Planetary Satellites

All of the jovian planets are accompanied by satellites. Of the terrestrial planets, only Earth has a significant companion: the Moon. Only Pluto has a satellite which has a mass a larger fraction of the mass of the primary than the Earth. The two moons of Mars are so small that they would appear to Martians as artificial satellites seem to terrestrial observers. The largest satellite of the Solar system is Neptune's Triton, nearly four times the mass of our Moon. Triton is the only major satellite in a retrograde orbit. Saturn's Titan, and the four Galilean satellites of Jupiter are the other major satellites. Most of the rest, about 40 others have been discovered so far, are small and, perhaps captured rather than coeval.

Comets and Meteors

The largest components of the solar system are the comets, whose tails sometimes reach between the orbits of planets. The tails are tenuous gases evaporated from the icy cores and dust liberated as the "dirty" ices melt.
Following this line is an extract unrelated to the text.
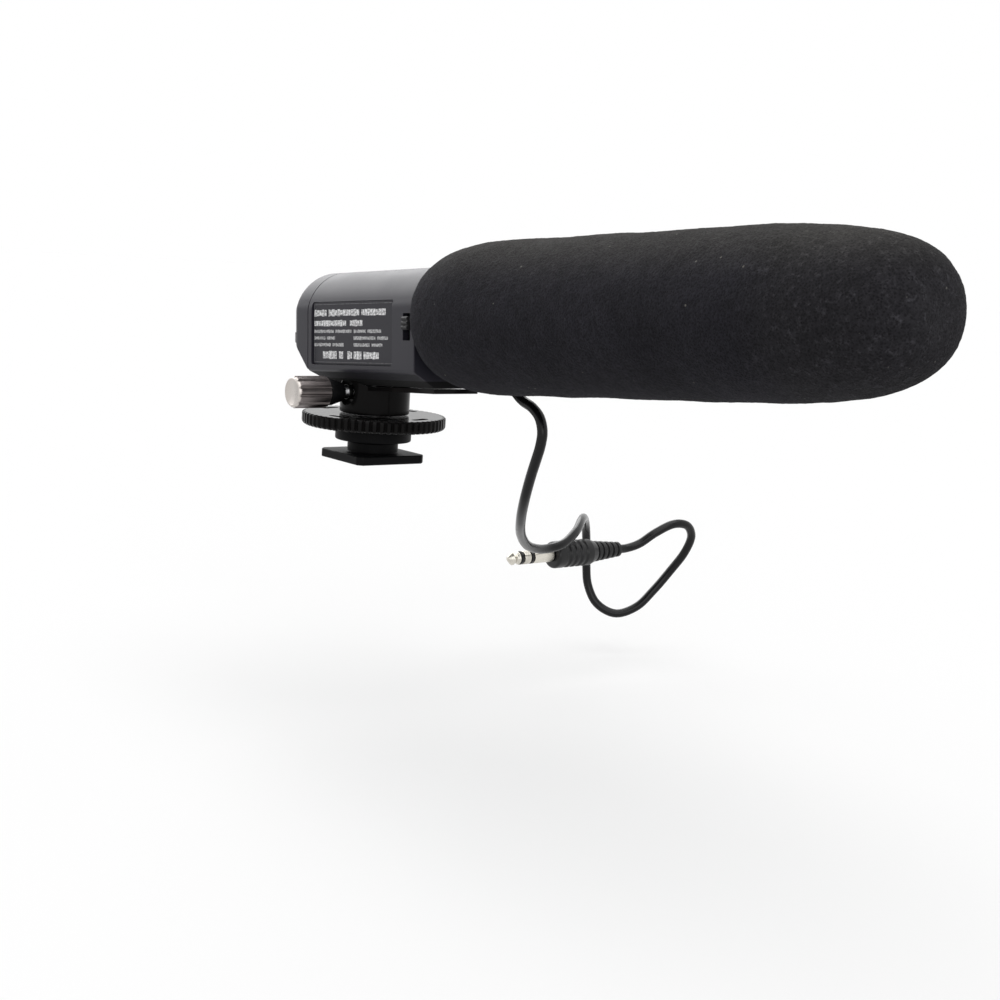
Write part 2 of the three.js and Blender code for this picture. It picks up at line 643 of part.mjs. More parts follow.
function frontContact() {
  const shape = roundedRectangle(contact.side, contact.side, contact.corner, cell.left, cellZ);
  const start = cell.front + seat;
  return geometryOf(pushedAlongX(shape, start, start + contact.thickness));
}

// A bowed leaf on the battery cap's inner face.
function rearContact() {
  const [t, half] = [contact.thickness, contact.height / 2];
  const back = -body.rear + body.wall + seat;
  const crest = back + contact.bow;
  const bow = shapeOf([
    [back, cellZ - half], [back + t, cellZ - half], [crest, cellZ - t], [crest, cellZ + t],
    [back + t, cellZ + half], [back, cellZ + half],
  ], [new THREE.Path([
    [back + t, cellZ - half + contact.foot], [crest - t, cellZ - t / 2], [crest - t, cellZ + t / 2],
    [back + t, cellZ + half - contact.foot],
  ].map(([x, z]) => new THREE.Vector2(x, z)))]);
  return geometryOf(pushedAlongY(bow, cell.left - contact.width / 2, cell.left + contact.width / 2));
}

// The slotted tube and what it holds

function tubeCollar() {
  const bore = collar.bore / 2;
  const rear = collar.rearDiameter / 2;
  const rearStart = innerFront + seat;
  return geometryOf(turnedAboutX([
    [bore, rearStart], [rear, rearStart], [rear, flangeStart], [tubeRadius, flangeStart],
    [tubeRadius, flangeEnd], [spigotRadius, flangeEnd], [spigotRadius, flangeEnd + collar.spigot],
    [bore, flangeEnd + collar.spigot], [bore, rearStart],
  ], 0, axisZ));
}

function interferenceTube() {
  const start = flangeEnd + seat;
  const barrel = turnedAboutX(cylinderProfile(tubeRadius, start, tube.front, tubeBore), 0, axisZ, medium);
  const slots = [];
  for (let row = 0; row < tubeSlotsAround / 2; row += 1) {
    for (let i = 0; i < tubeSlotsAlong; i += 1) {
      const x = tubeSlot.first + i * tubeSlot.pitch;
      const shape = roundedRectangle(tubeSlot.length, tubeSlot.width, tubeSlot.corner, x, 0);
      const across = pushed(shape, tube.diameter + 2 * overrun, 1).translate(0, 0, -tubeRadius - overrun);
      const angle = ((row + 0.5) / tubeSlotsAround) * 2 * Math.PI;
      slots.push(solid(across.rotateX(angle).translate(0, 0, axisZ)));
    }
  }
  return geometryOf(cut(barrel, ...slots));
}

function frontGrille() {
  const start = tube.front + seat;
  const end = start + grille.rim;
  const spigotStart = tube.front - grille.spigot;
  const bore = spigotRadius - grille.wall;
  const cup = turnedAboutX([
    [bore, spigotStart], [spigotRadius, spigotStart], [spigotRadius, start], [tubeRadius, start],
    [tubeRadius, end - grille.face / 2], [tubeRadius - grille.face / 2, end], [0, end],
    [0, end - grille.face], [bore, end - grille.face], [bore, spigotStart],
  ], 0, axisZ);
  const holes = [];
  const row = grille.holePitch * Math.sin(Math.PI / 3);
  const across = 1 + Math.floor((2 * bore - grille.holeDiameter) / grille.holePitch);
  for (let j = -1; j <= 1; j += 1) {
    const count = across - Math.abs(j);
    for (let i = 0; i < count; i += 1) {
      const y = (i - (count - 1) / 2) * grille.holePitch;
      const profile = cylinderProfile(grille.holeDiameter / 2, end - grille.face - overrun, end + overrun);
      holes.push(turnedAboutX(profile, y, axisZ + j * row, coarse));
    }
  }
  return geometryOf(cut(cup, ...holes));
}

const bootStart = flangeEnd + collar.spigot + seat;
const bootBore = spigotRadius - capsule.bootWall;

function capsuleBoot() {
  const profile = cylinderProfile(spigotRadius, bootStart, bootStart + capsule.bootLength, bootBore);
  return geometryOf(turnedAboutX(profile, 0, axisZ, medium));
}

function capsulePiece() {
  const r = bootBore - seat;
  const port = r - capsule.portWall;
  const front = bootStart + capsule.length;
  return geometryOf(turnedAboutX([
    [0, bootStart + seat], [r, bootStart + seat], [r, front], [port, front],
    [port, front - capsule.portDepth], [0, front - capsule.portDepth],
  ], 0, axisZ, medium));
}

// The lead, its grommet and its plug

const cordCurve = new THREE.CatmullRomCurve3(cordRoute.map((point) => new THREE.Vector3(...point)));

function circleShape(radius, sides) {
  return shapeOf(Array.from({ length: sides }, (_, i) => {
    const angle = (i / sides) * 2 * Math.PI;
    return [radius * Math.cos(angle), radius * Math.sin(angle)];
  }));
}

function tubeAlong(curve, radius, sides) {
  const steps = Math.round(curve.getLength() / (cordStepDiameters * cord.diameter));
  const options = { steps, extrudePath: curve, bevelEnabled: false };
  return new THREE.ExtrudeGeometry(circleShape(radius, sides), options);
}

function leadCord() {
  return geometryOf(solid(tubeAlong(cordCurve, cord.diameter / 2, cordSides)));
}

function cableGrommet() {
  const [flange, neck] = [grommet.diameter / 2, grommet.holeDiameter / 2];
  const step = body.front + seat / 10;
  const face = body.front + grommet.proud;
  return geometryOf(turnedAboutX([
    [0, innerFront], [neck, innerFront], [neck, step], [flange, step], [flange, (step + face) / 2],
    [neck, face], [0, face],
  ], grommet.left, bodyBottom + grommet.above, coarse));
}

function plugRelief() {
  const start = plug.reliefStart;
  const pitch = plug.reliefLength / reliefRibs;
  const profile = [[0, start]];
  for (let rib = 0; rib < reliefRibs; rib += 1) {
    const share = rib / (reliefRibs - 1);
    const r = (plug.reliefRoot + (plug.reliefTip - plug.reliefRoot) * share) / 2;
    const from = start + rib * pitch;
    const root = rib === reliefRibs - 1 ? 0 : r - plug.ribDepth;
    profile.push([r, from], [r, from + pitch * reliefCrestShare]);
    if (root > 0) profile.push([root, from + pitch * reliefFlankShare], [root, from + pitch]);
    else profile.push([0, from + pitch * reliefCrestShare]);
  }
  return geometryOf(turnedAboutY(profile, plug.x, plug.z, coarse));
}

const plugFace = plug.reliefStart - seat - plug.bodyLength;

function plugBody() {
  const [r, e, back] = [plug.bodyDiameter / 2, plug.bodyEdge, plug.reliefStart - seat];
  return geometryOf(turnedAboutY([
    [0, plugFace], [r - e, plugFace], [r, plugFace + e], [r, back - 3 * e], [r - e, back], [0, back],
  ], plug.x, plug.z, medium));
}

// The contact shaft: sleeve, insulating band, ring, second band and tip, along the plug's axis.
function plugPieces() {
  const [r, point] = [plug.contactDiameter / 2, plug.tipPoint / 2];
  const end = plugFace - seat;
  const tipEnd = end - plug.shaftLength;
  const tipBase = tipEnd + plug.tipLength;
  const bandB = tipBase + seat;
  const ringStart = bandB + plug.bandWidth + seat;
  const bandA = ringStart + plug.ringLength + seat;
  const sleeveStart = bandA + plug.bandWidth + seat;
  const about = (profile) => geometryOf(turnedAboutY(profile, plug.x, plug.z, coarse));
  return {
    plug_sleeve: about(cylinderProfile(r, sleeveStart, end)),
    plug_band_1: about(cylinderProfile(r, bandA, bandA + plug.bandWidth)),
    plug_ring: about(cylinderProfile(r, ringStart, ringStart + plug.ringLength)),
    plug_band_2: about(cylinderProfile(r, bandB, bandB + plug.bandWidth)),
    plug_tip: about([
      [0, tipEnd], [point, tipEnd], [r, tipEnd + plug.tipLength * tipWidestShare],
      [plug.tipNeck / 2, tipEnd + plug.tipLength * tipNeckShare], [r, tipBase], [0, tipBase],
    ]),
  };
}

// The foam windscreen

function foamWindscreen() {
  const start = body.front + foam.start;
  const noseStart = foam.length - foam.noseLength;
  const radiusAt = (x) => {
    const along = Math.min(Math.max((x - foam.rearLength) / (noseStart - foam.rearLength), 0), 1);
    const straight = foam.rearRadius + (foam.frontRadius - foam.rearRadius) * along;
    if (x < foam.rearLength) {
      const share = 1 - x / foam.rearLength;
      const swell = (1 - share ** mouthFullness) ** (1 / mouthFullness);
      return foam.mouthRadius + (foam.rearRadius - foam.mouthRadius) * swell;
    }
    if (x < noseStart) return straight;
    const share = (x - noseStart) / foam.noseLength;
    return foam.frontRadius * (1 - share ** noseFullness) ** (1 / noseFullness);
  };
  const mouth = Array.from({ length: mouthRings }, (_, i) => (
    foam.rearLength * (1 - Math.cos((i / mouthRings) * quarterTurn))));
  const nose = Array.from({ length: noseRings }, (_, i) => (
    noseStart + foam.noseLength * Math.sin((i / noseRings) * quarterTurn) ** noseCrowdingShare));
  const places = [...mouth, foam.rearLength, (foam.rearLength + noseStart) / 2, ...nose, foam.length];
  const bore = tubeRadius + foam.boreClearance;
  const boreEnd = foam.length - foam.tipWall;
  const profile = [
    [0, start + boreEnd], [bore, start + boreEnd], [bore, start],
    ...places.map((x) => [x === foam.length ? 0 : radiusAt(x), start + x]),
  ];
  const form = turnedAboutX(profile, 0, axisZ);
  const dent = solid(tubeAlong(cordCurve, cord.diameter / 2 + cord.relief, cordSides));
  return geometryOf(cut(form, dent));
}

// Colours and finishes

function finish(color, roughness, metalness = 0) {
  return new THREE.MeshStandardMaterial({ color, roughness, metalness });
}

const blackPlastic = finish(0x2b2b2e, 0.5);
const glossBlack = finish(0x151517, 0.2);
const greyPlastic = finish(0x4a4a4d, 0.45);
const nickel = finish(0xc9c4ba, 0.3, 0.9);
const steel = finish(0x9a9a9c, 0.35, 0.9);
const rubber = finish(0x17171a, 0.8);
const foamBlack = finish(0x242427, 0.95);
const boardGreen = finish(0x1f5a3c, 0.6);
const cellWrap = finish(0x3a4f7a, 0.4, 0.2);
const labelBlack = finish(0x323236, 0.55);
const brass = finish(0xb59a5a, 0.35, 0.9);

// The assembly

const assembly = new THREE.Group();

function place(name, geometry, material) {
  const mesh = new THREE.Mesh(geometry, material.clone());
  mesh.name = name;
  assembly.add(mesh);
}

// A piece of the head, or of the lead that hangs from it, is built level and turned up here.
function placeOnHead(name, geometry, material) {
  place(name, turnedUp(geometry), material);
}

place('shoe_foot', shoeFoot(), blackPlastic);
place('clamp_post', clampPost(), steel);
place('pressure_disc', pressureDisc(), blackPlastic);
place('lock_wheel', lockWheel(), glossBlack);
place('mount_column', mountColumn(), glossBlack);
columnScrewPlaces().forEach((x, i) => placeOnHead(`column_screw_${i + 1}`, columnScrewPiece(x), steel));
place('thumb_washer', thumbWasher(), nickel);
place('thumb_shaft', thumbShaft(), steel);
place('thumb_collar', thumbCollar(), blackPlastic);
place('thumb_knob', thumbKnob(), nickel);
placeOnHead('body_shell', bodyShell(), greyPlastic);
placeOnHead('battery_cap', batteryCap(), greyPlastic);
placeOnHead('label_plate', labelPlate(), labelBlack);
placeOnHead('switch_slider', switchSlider(), greyPlastic);
placeOnHead('switch_body', switchBody(), blackPlastic);
placeOnHead('circuit_board', circuitBoard(), boardGreen);
placeOnHead('battery_cradle', batteryCradle(), blackPlastic);
placeOnHead('battery_cell', batteryCell(), cellWrap);
placeOnHead('front_contact', frontContact(), nickel);
placeOnHead('rear_contact', rearContact(), nickel);
placeOnHead('tube_collar', tubeCollar(), blackPlastic);
placeOnHead('interference_tube', interferenceTube(), blackPlastic);
placeOnHead('front_grille', frontGrille(), blackPlastic);
placeOnHead('capsule_boot', capsuleBoot(), rubber);
placeOnHead('capsule', capsulePiece(), brass);
placeOnHead('cable_grommet', cableGrommet(), rubber);
placeOnHead('lead_cord', leadCord(), rubber);
placeOnHead('plug_relief', plugRelief(), rubber);
placeOnHead('plug_body', plugBody(), rubber);
for (const [name, geometry] of Object.entries(plugPieces())) {
  placeOnHead(name, geometry, name.startsWith('plug_band') ? rubber : nickel);
}
placeOnHead('foam_windscreen', foamWindscreen(), foamBlack);

export default assembly;
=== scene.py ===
"""An on camera microphone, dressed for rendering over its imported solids.

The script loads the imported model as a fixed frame, builds each sub-assembly's visible pieces in mesh code,
gives every piece a procedural finish, and sets the camera, the lamps and the floor. Sizes in the dataclasses
are in millimetres, and Blender's objects are in metres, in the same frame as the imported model. The head
points up by a few degrees: its pieces, its lead and the camera are laid out level and turned up together.
"""

import json
import logging
import math
from dataclasses import dataclass, replace
from enum import Enum
from typing import Iterable, Sequence

import bmesh
import bpy
from mathutils import Matrix, Vector, kdtree, noise

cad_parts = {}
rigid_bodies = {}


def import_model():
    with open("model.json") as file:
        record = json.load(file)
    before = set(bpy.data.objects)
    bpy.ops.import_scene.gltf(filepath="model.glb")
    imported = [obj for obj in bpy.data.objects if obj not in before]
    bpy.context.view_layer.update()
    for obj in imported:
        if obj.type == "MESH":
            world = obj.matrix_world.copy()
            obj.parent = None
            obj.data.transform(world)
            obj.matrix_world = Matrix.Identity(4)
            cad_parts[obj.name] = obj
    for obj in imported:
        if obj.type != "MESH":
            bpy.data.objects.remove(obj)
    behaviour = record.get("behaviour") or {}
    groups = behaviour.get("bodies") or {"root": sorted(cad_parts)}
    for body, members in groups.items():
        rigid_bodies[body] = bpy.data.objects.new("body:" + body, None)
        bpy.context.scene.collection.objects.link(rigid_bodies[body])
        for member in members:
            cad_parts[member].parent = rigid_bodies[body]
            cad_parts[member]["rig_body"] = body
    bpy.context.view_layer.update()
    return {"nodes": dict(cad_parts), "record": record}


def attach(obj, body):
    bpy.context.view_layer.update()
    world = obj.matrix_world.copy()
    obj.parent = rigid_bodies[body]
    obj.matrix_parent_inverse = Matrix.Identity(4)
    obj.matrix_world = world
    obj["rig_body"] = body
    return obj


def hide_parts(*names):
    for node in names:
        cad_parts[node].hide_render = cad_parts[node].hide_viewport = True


MM = 0.001
TINY = 1e-6
HEAD_PITCH = math.radians(4.5)
PITCH_HEIGHT = 11.3
AXIS_HEIGHT = 33.0
LEAD_EXIT = (9.0, 21.6)
LOG = logging.getLogger("microphone")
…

The comets are thought to congregate in the Kepler cloud, outside the orbit of Neptune, and the Oort cloud, which may extend well into interstellar space. Comets that stray into the into the inner (planetary part) of the solar system are often gravitationally "captured" by a jovian planet causing them to have smaller orbits and highly shortened periods. The resulting repeated passages by the Sun spells their doom as they rapidly evaporate. The smallest bodies in the Solar System are the meteoroids, floating along between planets until they crash into the atmosphere of a planet, leaving a short, bright trail, a meteor. Some are left over from the formation of the Solar System, some are the debris left behind by comets.

...And in the End

Current theories predict that in about five billion years, the sun will become a red giant star, swelling to many times its current size. This will destroy the terrestrial planets (certainly the Earth's atmosphere and water) and probably massively change the characteristics of the jovian planets. Shortly thereafter it will shrink to a white dwarf, a faint star feebly illuminating the remnants of the Solar System for many more billions of years.